Earlier this year, the government agreed a deal with a separate rebel in the south, giving them autonomy and a share of the region's oil-wealth.
Aid workers say that refugees continue to flee new attacks in Darfur, despite the presence of thousands of extra police officers in the region, sent by the government under strong pressure from the international community, which has threatened to impose sanctions.
"Last week, there were 20,000 people who had fled attacks in Nyala, in South Darfur," Bastian Vigneau operations director for Medecins Sans Frontieres, told the BBC.
The Sudan government blames the refugee crisis on the rebels who started an insurgency in Darfur last year, accusing the authorities of ignoring the region.
On Wednesday, the rebels attacked targets outside Darfur for the first time, the government said.

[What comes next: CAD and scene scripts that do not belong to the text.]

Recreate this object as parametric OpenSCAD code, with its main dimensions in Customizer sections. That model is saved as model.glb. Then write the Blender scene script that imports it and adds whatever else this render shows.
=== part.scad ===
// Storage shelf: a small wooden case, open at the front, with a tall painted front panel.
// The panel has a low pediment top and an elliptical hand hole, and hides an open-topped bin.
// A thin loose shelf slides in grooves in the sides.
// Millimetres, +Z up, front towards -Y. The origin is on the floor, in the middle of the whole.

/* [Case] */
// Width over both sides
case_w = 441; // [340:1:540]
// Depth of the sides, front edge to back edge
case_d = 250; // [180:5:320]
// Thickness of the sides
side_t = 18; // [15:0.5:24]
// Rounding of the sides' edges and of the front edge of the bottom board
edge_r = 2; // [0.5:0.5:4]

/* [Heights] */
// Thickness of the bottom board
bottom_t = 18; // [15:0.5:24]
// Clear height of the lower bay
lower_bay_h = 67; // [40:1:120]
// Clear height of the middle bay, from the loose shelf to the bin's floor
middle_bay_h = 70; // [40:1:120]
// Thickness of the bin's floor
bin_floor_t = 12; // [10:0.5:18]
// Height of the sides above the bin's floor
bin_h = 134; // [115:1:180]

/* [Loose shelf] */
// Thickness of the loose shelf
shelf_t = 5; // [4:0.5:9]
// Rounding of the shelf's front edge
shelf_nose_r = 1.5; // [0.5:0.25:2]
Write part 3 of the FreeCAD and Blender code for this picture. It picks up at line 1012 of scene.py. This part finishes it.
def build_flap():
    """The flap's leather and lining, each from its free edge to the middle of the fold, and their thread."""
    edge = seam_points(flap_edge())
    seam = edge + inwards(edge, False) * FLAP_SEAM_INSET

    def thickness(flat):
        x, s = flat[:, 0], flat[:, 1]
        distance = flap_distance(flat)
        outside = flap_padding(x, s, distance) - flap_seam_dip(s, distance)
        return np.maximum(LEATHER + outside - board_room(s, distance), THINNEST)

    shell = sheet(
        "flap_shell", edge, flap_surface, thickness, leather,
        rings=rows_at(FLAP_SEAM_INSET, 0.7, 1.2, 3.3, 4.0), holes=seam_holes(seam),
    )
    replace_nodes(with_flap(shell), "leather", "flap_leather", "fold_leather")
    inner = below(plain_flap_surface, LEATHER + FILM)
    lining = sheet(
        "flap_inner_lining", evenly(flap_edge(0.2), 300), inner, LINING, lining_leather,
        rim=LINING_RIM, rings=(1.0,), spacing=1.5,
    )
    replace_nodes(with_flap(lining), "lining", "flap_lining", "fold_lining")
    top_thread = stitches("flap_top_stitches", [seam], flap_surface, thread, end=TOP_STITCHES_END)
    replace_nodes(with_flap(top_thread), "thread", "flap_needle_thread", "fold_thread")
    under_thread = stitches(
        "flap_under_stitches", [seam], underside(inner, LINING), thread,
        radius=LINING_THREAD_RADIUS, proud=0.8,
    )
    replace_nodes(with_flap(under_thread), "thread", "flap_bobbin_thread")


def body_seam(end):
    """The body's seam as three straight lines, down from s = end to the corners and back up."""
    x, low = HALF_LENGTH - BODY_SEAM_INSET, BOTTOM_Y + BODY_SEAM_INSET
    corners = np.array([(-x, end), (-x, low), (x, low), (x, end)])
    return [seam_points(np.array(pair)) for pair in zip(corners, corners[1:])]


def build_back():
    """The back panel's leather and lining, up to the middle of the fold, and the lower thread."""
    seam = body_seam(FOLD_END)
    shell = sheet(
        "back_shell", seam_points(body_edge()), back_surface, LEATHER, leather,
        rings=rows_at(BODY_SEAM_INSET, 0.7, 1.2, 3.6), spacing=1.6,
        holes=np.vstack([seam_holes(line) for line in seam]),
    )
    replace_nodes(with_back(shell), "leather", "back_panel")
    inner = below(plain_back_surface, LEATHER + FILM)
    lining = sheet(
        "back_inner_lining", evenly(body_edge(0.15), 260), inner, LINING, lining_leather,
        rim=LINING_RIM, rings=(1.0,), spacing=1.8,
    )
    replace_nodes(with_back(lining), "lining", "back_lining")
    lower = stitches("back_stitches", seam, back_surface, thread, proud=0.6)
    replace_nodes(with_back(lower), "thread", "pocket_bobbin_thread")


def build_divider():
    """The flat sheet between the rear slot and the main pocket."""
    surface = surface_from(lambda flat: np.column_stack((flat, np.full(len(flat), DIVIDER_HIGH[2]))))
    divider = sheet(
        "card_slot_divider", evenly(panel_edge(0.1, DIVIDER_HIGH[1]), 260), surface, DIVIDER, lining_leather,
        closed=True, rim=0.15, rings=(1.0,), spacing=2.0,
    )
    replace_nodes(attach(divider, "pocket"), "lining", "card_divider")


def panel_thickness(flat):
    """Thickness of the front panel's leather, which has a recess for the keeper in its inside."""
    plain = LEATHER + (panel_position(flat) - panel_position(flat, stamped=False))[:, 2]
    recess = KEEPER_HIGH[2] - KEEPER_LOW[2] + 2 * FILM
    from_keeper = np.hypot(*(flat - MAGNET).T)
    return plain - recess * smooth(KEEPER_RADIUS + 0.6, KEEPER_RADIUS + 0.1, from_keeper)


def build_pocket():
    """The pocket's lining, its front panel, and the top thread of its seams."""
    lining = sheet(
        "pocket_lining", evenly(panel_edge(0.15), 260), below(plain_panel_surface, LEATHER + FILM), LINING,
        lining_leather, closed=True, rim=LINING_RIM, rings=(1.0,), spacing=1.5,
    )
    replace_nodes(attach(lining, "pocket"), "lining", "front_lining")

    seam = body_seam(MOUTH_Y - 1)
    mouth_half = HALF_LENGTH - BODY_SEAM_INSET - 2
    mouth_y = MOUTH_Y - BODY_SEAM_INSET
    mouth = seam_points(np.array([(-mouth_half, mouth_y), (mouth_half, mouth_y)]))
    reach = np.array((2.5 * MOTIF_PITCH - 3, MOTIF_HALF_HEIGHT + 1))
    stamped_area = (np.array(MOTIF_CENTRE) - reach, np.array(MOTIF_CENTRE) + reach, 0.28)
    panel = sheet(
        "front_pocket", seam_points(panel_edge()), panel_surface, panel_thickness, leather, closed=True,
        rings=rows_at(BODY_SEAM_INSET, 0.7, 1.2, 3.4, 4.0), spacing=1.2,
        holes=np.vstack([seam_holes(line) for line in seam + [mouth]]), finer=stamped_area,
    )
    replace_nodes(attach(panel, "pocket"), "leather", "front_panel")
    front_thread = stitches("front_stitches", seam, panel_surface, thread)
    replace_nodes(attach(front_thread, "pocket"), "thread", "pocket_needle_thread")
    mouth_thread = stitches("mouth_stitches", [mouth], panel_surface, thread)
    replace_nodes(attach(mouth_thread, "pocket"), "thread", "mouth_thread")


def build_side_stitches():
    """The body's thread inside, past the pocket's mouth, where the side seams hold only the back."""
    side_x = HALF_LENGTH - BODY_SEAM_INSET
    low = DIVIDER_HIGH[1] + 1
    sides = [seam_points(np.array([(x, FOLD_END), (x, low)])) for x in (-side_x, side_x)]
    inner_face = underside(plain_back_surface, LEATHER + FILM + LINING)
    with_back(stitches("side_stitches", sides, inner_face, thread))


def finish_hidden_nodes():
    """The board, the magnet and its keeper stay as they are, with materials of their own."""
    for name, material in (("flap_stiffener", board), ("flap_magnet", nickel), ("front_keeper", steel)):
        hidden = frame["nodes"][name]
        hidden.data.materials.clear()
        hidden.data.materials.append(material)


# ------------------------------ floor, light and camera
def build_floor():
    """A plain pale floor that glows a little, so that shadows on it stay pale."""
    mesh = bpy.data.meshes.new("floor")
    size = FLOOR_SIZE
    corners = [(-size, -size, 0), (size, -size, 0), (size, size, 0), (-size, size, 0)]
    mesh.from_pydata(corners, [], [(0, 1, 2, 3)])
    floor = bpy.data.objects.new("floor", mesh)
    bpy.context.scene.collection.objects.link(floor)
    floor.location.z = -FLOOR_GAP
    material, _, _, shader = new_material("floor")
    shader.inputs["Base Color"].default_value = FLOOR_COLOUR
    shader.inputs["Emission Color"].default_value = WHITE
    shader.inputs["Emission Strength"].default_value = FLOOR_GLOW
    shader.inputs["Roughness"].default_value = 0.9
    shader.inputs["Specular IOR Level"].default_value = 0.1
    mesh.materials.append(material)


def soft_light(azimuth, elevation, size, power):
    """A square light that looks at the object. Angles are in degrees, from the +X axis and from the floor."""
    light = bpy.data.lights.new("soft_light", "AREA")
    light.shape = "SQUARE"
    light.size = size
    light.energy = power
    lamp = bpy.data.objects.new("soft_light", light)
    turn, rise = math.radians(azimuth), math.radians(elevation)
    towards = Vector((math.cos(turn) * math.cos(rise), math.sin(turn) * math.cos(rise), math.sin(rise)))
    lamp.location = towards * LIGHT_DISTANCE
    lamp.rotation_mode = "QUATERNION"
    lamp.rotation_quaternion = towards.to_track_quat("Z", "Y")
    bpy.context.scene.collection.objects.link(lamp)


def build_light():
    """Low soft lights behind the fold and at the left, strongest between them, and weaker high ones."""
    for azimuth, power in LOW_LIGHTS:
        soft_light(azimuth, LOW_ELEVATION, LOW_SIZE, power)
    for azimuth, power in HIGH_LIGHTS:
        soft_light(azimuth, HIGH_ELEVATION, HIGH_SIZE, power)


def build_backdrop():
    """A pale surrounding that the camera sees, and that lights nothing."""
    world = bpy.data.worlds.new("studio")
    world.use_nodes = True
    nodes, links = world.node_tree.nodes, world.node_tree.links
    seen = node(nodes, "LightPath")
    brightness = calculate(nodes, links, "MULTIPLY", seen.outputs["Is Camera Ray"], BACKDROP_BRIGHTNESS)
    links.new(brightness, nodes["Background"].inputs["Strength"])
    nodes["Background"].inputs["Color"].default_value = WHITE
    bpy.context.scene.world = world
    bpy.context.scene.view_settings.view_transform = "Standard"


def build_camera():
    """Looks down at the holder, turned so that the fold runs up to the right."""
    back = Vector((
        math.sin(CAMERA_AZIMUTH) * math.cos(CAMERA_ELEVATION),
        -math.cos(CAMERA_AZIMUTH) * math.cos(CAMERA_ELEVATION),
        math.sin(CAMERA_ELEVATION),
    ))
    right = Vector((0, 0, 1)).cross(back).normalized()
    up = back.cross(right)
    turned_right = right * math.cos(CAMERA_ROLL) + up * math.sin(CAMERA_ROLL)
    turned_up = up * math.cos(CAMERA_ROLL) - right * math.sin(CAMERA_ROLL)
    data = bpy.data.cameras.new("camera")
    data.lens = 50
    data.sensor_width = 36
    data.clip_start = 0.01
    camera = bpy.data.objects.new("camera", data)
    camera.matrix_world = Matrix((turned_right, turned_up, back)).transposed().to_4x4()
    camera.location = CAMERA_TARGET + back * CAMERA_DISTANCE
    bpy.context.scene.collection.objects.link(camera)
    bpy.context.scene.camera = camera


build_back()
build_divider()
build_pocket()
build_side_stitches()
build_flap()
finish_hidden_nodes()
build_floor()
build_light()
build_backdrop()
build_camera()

But the UN says this relatively small rebellion was then countered with a scorched earth policy by pro-government Arab militias which led to black Africans to flee their homes.
The US has described the Janjaweed militia attacks as genocide and accuses the government of backing them - a charge rejected by Sudan.
Some Arab countries and China have been less critical, saying Sudan has a right to defend its sovereignty against the rebels.
The African Union has pledged to send up to 5,000 troops to protect civilians but says it needs some $200m to pay for it.
Canada has pledged $16m and the US Senate has approved $75m - but this amount still needs to be passed by the House of Representatives and President George W Bush.
While the Sudan government has promised to comply with the UN resolution threatening sanctions unless the pro-government militias are disarmed, officials say this does not mean disarming all of Darfur's Arabs, as some in the international community think.
The government blames the violence on rebel groups
"The government and international community are not in agreement over the definition of the Janjaweed," ruling National Congress party Secretary General Ibrahim Omar said.
"We do not consider Arab tribes and their leaders Janjaweed," he said.
The refugees have also said that some militiamen have now joined the police - and are guarding the refugee camps.